> DATA FOR PROCESSING
========================================================================

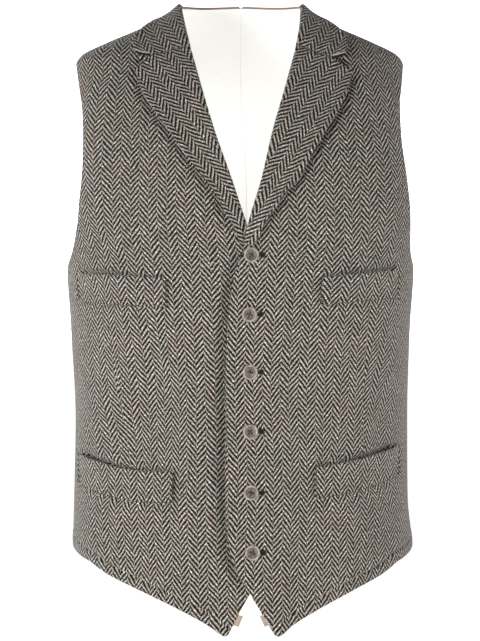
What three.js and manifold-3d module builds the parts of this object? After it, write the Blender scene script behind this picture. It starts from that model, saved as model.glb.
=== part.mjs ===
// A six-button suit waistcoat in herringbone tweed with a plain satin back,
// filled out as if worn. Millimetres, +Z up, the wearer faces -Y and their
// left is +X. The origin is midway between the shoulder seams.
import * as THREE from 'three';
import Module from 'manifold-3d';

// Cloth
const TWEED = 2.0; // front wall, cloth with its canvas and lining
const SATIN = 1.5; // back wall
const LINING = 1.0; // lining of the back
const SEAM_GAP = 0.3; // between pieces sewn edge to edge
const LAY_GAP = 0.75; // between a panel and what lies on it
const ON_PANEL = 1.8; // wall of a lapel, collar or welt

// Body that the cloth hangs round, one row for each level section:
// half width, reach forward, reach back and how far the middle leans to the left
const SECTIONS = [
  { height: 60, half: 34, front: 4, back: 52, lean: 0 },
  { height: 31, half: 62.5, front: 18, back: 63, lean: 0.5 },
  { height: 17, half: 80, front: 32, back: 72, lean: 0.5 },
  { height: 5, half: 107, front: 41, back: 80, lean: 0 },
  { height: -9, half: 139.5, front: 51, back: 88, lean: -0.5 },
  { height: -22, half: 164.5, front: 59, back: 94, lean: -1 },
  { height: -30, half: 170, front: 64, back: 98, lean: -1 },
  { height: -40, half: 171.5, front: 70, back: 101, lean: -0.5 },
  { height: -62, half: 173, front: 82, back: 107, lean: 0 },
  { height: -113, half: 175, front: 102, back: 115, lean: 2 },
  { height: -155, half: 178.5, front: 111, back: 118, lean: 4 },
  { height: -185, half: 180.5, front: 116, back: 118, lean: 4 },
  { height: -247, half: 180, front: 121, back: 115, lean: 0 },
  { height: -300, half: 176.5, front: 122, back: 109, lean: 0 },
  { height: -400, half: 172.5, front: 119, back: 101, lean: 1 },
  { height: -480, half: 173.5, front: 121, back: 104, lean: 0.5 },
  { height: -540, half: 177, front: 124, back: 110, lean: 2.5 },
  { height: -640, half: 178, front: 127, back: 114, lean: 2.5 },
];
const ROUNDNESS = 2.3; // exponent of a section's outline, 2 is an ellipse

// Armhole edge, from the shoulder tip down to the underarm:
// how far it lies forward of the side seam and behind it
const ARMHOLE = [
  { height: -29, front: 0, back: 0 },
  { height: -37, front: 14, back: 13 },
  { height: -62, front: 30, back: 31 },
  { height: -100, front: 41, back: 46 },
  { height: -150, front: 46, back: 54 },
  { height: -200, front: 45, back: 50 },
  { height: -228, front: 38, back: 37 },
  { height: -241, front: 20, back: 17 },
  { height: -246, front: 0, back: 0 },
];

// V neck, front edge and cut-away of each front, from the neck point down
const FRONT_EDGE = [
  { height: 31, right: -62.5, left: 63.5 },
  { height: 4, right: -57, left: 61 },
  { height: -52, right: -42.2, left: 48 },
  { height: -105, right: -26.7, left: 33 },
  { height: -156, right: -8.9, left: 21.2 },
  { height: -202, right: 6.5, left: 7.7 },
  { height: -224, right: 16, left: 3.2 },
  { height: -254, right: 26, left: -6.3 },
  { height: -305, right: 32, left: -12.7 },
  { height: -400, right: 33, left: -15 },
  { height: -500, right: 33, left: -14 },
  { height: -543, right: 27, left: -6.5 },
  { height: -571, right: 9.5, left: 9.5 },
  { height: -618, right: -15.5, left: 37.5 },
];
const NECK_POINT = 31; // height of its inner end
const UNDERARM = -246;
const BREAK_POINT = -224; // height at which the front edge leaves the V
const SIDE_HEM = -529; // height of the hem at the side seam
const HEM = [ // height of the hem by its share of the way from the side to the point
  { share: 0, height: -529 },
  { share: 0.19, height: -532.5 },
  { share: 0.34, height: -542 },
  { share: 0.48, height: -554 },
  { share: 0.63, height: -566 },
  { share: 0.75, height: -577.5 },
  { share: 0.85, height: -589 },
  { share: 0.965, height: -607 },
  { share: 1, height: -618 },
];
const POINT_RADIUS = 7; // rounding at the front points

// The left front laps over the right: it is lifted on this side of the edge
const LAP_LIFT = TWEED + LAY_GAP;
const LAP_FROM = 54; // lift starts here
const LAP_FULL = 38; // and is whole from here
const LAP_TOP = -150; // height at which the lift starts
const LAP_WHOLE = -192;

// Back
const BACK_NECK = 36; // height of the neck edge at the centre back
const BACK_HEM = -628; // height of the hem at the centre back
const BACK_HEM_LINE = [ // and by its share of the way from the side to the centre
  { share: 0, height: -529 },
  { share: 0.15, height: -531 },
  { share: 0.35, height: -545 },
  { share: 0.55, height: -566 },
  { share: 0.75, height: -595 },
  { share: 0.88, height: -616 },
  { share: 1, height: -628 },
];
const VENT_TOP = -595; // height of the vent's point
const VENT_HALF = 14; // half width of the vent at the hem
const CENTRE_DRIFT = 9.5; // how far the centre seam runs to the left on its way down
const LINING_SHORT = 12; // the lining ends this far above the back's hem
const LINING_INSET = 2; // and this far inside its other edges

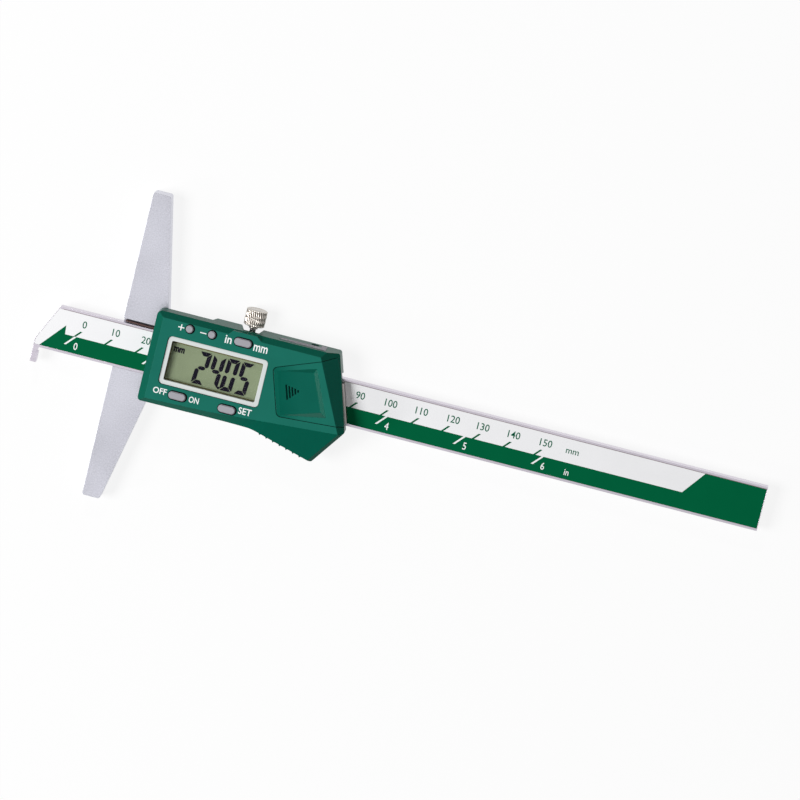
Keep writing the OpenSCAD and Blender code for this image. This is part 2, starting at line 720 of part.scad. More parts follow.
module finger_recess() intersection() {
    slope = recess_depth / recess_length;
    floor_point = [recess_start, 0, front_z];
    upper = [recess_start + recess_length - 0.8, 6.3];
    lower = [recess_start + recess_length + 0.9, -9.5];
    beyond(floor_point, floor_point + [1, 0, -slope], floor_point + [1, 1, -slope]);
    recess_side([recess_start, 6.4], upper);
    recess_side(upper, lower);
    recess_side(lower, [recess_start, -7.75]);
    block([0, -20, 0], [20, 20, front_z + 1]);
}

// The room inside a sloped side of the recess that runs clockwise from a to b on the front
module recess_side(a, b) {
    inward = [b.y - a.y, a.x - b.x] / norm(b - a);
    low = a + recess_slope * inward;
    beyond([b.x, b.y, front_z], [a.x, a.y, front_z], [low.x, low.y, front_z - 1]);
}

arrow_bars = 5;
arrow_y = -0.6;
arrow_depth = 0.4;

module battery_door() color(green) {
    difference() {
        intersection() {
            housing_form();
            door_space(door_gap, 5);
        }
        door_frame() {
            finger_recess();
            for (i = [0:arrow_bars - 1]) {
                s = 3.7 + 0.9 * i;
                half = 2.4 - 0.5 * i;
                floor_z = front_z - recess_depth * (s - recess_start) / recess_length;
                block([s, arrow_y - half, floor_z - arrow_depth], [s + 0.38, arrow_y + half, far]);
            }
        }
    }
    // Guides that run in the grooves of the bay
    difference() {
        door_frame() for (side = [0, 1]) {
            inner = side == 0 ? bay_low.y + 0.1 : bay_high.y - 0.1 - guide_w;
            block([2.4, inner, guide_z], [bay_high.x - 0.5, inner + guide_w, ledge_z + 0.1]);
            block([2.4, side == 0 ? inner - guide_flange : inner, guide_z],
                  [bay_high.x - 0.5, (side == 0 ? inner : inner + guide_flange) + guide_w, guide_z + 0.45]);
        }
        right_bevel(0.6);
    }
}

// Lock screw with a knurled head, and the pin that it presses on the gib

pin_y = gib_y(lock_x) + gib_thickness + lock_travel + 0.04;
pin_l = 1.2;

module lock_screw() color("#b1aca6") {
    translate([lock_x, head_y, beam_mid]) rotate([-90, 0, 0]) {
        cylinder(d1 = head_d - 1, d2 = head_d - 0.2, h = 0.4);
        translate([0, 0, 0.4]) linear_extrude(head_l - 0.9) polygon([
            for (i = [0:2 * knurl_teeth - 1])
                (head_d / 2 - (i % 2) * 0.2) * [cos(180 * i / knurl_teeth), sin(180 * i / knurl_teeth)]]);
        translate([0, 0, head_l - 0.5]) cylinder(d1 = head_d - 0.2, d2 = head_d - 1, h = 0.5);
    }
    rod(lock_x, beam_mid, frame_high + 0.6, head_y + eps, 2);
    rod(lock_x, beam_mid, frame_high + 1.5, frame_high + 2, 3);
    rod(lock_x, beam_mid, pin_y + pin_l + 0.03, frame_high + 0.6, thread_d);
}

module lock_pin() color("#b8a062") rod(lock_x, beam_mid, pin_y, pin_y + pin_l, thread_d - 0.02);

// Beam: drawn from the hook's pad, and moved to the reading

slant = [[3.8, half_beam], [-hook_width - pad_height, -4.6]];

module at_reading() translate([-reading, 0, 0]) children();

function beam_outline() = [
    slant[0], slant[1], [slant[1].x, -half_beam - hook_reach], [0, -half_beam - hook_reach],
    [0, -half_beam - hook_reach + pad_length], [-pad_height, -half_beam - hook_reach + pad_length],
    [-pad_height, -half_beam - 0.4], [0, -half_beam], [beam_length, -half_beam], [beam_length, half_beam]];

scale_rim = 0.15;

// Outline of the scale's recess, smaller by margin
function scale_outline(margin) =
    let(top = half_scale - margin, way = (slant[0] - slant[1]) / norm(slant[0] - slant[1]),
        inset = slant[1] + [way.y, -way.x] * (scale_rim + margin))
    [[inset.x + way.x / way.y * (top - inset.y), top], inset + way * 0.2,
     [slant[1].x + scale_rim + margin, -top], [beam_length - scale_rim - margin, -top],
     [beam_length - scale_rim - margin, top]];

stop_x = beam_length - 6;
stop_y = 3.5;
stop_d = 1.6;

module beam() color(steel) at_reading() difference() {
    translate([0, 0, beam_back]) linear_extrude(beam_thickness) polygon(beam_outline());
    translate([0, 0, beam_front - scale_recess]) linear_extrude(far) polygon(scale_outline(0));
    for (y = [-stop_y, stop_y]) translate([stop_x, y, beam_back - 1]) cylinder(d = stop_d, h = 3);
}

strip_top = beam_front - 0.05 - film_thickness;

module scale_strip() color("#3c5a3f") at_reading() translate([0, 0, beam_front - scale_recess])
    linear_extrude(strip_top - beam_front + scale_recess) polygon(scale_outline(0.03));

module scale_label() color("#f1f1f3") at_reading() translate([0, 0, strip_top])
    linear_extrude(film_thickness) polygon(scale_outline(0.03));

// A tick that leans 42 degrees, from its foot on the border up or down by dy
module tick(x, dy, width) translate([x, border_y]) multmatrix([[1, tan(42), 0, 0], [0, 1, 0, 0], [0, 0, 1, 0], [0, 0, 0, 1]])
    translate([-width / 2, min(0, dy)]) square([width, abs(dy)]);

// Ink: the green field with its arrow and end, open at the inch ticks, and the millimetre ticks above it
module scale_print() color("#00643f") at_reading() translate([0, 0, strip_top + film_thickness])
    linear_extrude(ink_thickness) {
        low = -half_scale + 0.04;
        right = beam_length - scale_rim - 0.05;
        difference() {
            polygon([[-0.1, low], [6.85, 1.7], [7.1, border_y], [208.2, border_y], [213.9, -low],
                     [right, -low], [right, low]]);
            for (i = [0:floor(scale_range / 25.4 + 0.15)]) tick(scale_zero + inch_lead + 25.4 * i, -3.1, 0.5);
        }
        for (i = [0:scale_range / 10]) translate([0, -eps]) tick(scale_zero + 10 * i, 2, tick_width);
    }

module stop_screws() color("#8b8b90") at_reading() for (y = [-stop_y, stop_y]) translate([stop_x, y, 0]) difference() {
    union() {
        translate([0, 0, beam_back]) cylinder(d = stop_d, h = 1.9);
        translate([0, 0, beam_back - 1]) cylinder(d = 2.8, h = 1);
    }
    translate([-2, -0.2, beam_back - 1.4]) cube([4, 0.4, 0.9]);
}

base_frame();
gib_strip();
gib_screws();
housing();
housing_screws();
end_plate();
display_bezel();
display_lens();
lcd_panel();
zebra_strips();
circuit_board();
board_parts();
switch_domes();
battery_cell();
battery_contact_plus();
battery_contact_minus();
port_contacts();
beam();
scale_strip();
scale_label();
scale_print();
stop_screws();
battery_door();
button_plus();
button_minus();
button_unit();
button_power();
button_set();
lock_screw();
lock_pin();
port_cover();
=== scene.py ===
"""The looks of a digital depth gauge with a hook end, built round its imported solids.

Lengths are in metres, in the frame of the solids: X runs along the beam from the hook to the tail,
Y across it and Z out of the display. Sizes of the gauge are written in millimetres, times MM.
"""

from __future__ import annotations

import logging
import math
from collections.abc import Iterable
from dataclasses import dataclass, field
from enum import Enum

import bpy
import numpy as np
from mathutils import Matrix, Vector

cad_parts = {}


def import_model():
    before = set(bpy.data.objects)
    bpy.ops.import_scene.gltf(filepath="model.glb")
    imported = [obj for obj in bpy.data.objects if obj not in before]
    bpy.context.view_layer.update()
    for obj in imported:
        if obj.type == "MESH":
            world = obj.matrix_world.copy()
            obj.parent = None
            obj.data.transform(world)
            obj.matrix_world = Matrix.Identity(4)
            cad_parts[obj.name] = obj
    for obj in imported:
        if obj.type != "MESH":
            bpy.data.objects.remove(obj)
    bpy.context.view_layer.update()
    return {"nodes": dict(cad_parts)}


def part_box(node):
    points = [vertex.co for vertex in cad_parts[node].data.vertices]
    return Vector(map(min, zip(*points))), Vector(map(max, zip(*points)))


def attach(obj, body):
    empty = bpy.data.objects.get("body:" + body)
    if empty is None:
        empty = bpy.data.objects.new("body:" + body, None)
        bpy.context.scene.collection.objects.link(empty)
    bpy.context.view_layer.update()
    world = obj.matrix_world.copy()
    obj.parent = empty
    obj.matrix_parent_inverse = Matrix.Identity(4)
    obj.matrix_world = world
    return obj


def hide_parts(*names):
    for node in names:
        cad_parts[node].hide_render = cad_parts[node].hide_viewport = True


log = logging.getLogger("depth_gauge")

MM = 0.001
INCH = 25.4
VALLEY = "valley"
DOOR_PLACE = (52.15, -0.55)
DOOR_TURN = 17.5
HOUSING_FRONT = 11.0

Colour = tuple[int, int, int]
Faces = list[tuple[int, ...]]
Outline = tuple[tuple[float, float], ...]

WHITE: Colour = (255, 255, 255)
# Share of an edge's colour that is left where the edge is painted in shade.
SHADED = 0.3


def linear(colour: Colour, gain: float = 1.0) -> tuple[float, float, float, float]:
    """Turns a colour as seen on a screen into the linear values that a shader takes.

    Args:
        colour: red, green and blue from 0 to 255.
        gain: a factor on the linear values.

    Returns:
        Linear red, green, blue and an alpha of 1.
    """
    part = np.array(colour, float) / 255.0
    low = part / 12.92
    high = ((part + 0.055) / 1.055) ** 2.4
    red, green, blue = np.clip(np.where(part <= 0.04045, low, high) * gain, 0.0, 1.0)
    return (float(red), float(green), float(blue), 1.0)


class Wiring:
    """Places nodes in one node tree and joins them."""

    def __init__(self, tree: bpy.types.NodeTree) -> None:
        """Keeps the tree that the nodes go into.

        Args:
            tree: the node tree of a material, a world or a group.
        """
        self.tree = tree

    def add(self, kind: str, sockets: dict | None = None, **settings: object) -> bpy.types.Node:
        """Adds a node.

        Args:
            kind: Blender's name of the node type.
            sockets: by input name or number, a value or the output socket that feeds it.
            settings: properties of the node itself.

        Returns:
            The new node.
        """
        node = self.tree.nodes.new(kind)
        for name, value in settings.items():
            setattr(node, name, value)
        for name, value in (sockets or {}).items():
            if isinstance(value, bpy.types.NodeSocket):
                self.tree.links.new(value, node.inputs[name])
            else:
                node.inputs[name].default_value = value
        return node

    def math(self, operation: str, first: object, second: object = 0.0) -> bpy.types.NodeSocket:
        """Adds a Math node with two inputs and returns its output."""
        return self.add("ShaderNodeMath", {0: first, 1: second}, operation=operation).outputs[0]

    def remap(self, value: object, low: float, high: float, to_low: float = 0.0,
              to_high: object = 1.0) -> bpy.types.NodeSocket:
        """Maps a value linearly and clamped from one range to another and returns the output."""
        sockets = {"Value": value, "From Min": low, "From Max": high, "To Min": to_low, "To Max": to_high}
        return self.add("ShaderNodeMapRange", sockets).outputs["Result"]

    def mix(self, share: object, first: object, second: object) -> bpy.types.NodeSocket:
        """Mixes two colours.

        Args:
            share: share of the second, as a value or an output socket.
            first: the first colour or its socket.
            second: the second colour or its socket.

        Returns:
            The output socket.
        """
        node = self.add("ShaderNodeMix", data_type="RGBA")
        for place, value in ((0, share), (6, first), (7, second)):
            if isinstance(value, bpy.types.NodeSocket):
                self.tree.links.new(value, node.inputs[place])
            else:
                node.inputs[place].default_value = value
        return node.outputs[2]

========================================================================

Return exactly the lines above from the line that has "at_reading() for (y" through the line that has "if empty is", inclusive, and nothing else.

module stop_screws() color("#8b8b90") at_reading() for (y = [-stop_y, stop_y]) translate([stop_x, y, 0]) difference() {
    union() {
        translate([0, 0, beam_back]) cylinder(d = stop_d, h = 1.9);
        translate([0, 0, beam_back - 1]) cylinder(d = 2.8, h = 1);
    }
    translate([-2, -0.2, beam_back - 1.4]) cube([4, 0.4, 0.9]);
}

base_frame();
gib_strip();
gib_screws();
housing();
housing_screws();
end_plate();
display_bezel();
display_lens();
lcd_panel();
zebra_strips();
circuit_board();
board_parts();
switch_domes();
battery_cell();
battery_contact_plus();
battery_contact_minus();
port_contacts();
beam();
scale_strip();
scale_label();
scale_print();
stop_screws();
battery_door();
button_plus();
button_minus();
button_unit();
button_power();
button_set();
lock_screw();
lock_pin();
port_cover();
=== scene.py ===
"""The looks of a digital depth gauge with a hook end, built round its imported solids.

Lengths are in metres, in the frame of the solids: X runs along the beam from the hook to the tail,
Y across it and Z out of the display. Sizes of the gauge are written in millimetres, times MM.
"""

from __future__ import annotations

import logging
import math
from collections.abc import Iterable
from dataclasses import dataclass, field
from enum import Enum

import bpy
import numpy as np
from mathutils import Matrix, Vector

cad_parts = {}


def import_model():
    before = set(bpy.data.objects)
    bpy.ops.import_scene.gltf(filepath="model.glb")
    imported = [obj for obj in bpy.data.objects if obj not in before]
    bpy.context.view_layer.update()
    for obj in imported:
        if obj.type == "MESH":
            world = obj.matrix_world.copy()
            obj.parent = None
            obj.data.transform(world)
            obj.matrix_world = Matrix.Identity(4)
            cad_parts[obj.name] = obj
    for obj in imported:
        if obj.type != "MESH":
            bpy.data.objects.remove(obj)
    bpy.context.view_layer.update()
    return {"nodes": dict(cad_parts)}


def part_box(node):
    points = [vertex.co for vertex in cad_parts[node].data.vertices]
    return Vector(map(min, zip(*points))), Vector(map(max, zip(*points)))


def attach(obj, body):
    empty = bpy.data.objects.get("body:" + body)
    if empty is None:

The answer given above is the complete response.